Copy out lines with the word "object" from the material that follows.
-.-.-
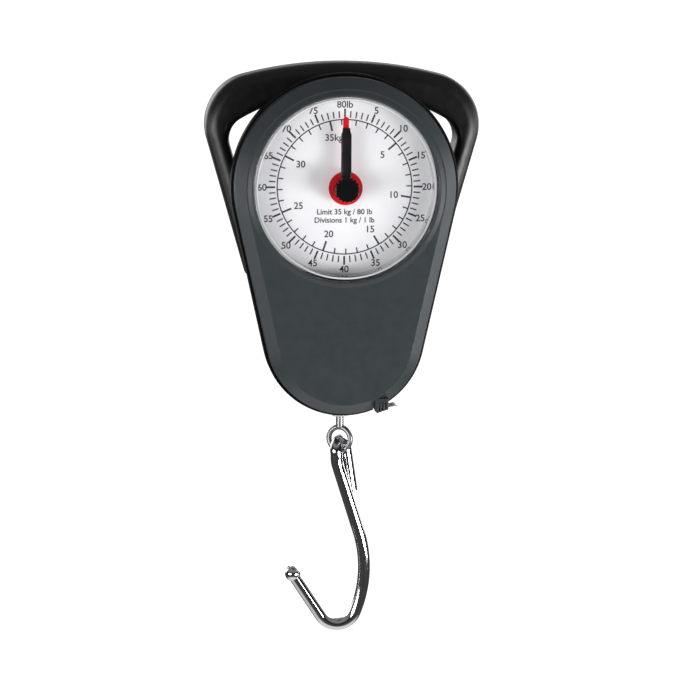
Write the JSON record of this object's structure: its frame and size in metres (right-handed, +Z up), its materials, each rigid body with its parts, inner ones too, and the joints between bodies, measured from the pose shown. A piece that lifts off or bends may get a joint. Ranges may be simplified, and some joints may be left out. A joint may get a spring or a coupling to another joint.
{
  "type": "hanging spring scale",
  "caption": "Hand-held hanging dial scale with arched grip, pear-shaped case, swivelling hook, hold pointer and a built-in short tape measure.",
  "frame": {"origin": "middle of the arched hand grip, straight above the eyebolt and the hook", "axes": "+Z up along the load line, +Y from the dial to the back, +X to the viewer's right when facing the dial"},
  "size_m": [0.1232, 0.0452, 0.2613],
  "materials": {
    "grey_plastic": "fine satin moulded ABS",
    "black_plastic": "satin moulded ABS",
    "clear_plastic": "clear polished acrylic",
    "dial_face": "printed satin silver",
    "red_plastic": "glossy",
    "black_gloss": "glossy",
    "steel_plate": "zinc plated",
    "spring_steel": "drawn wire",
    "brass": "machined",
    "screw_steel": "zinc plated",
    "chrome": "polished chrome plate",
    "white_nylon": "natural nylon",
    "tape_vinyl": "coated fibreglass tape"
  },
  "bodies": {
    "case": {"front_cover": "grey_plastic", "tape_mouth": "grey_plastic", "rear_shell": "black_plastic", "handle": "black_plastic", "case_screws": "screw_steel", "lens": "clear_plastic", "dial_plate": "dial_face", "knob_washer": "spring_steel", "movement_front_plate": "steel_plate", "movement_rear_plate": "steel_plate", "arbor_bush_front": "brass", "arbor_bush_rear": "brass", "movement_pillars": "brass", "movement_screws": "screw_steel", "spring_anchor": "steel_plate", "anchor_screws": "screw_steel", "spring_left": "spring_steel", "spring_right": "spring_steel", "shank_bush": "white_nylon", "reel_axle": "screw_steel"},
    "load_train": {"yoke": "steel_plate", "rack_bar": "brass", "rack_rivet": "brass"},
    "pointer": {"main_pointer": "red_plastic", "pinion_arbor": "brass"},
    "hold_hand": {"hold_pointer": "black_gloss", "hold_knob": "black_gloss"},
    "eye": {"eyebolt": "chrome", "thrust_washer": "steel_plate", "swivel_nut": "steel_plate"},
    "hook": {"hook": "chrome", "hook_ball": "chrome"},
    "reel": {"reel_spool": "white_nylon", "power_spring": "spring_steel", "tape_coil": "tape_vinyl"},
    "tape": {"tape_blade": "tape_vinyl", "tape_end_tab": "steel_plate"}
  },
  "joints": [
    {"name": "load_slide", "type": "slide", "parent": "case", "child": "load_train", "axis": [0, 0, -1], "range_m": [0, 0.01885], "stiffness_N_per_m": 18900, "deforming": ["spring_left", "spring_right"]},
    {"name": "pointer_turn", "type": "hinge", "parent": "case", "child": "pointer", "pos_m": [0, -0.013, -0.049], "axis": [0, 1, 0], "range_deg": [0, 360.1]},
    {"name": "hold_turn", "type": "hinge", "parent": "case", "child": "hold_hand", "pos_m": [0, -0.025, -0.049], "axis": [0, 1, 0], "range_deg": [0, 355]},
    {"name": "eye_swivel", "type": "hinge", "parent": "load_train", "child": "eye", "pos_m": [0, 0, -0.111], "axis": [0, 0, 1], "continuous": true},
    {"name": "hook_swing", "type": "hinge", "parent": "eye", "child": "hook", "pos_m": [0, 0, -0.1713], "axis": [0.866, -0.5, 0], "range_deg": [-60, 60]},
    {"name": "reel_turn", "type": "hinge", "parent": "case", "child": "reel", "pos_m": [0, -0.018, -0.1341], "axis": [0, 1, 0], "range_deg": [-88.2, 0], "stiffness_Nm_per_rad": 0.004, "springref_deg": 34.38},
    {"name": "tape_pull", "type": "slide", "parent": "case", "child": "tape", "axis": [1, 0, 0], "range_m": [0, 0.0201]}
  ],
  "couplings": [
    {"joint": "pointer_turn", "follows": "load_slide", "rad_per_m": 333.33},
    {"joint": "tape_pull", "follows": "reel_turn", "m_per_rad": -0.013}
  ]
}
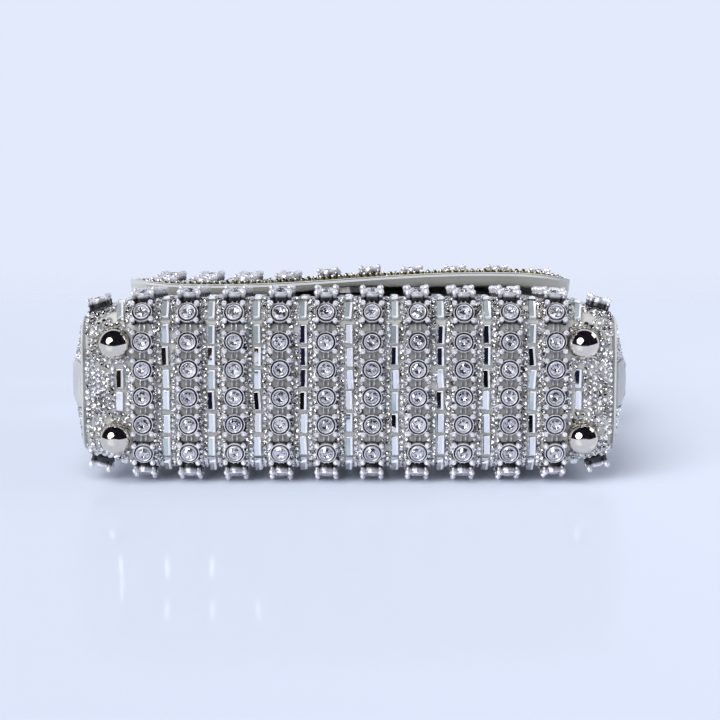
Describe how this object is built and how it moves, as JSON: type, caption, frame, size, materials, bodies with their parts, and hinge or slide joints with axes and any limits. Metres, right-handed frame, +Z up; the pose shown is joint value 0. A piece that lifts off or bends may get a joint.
-.-.-
SOLUTION -
Write the JSON record of this object's structure: its frame and size in metres (right-handed, +Z up), its materials, each rigid body with its parts, inner ones too, and the joints between bodies, measured from the pose shown. A piece that lifts off or bends may get a joint. Ranges may be simplified, and some joints may be left out. A joint may get a spring or a coupling to another joint.
Describe how this object is built and how it moves, as JSON: type, caption, frame, size, materials, bodies with their parts, and hinge or slide joints with axes and any limits. Metres, right-handed frame, +Z up; the pose shown is joint value 0. A piece that lifts off or bends may get a joint.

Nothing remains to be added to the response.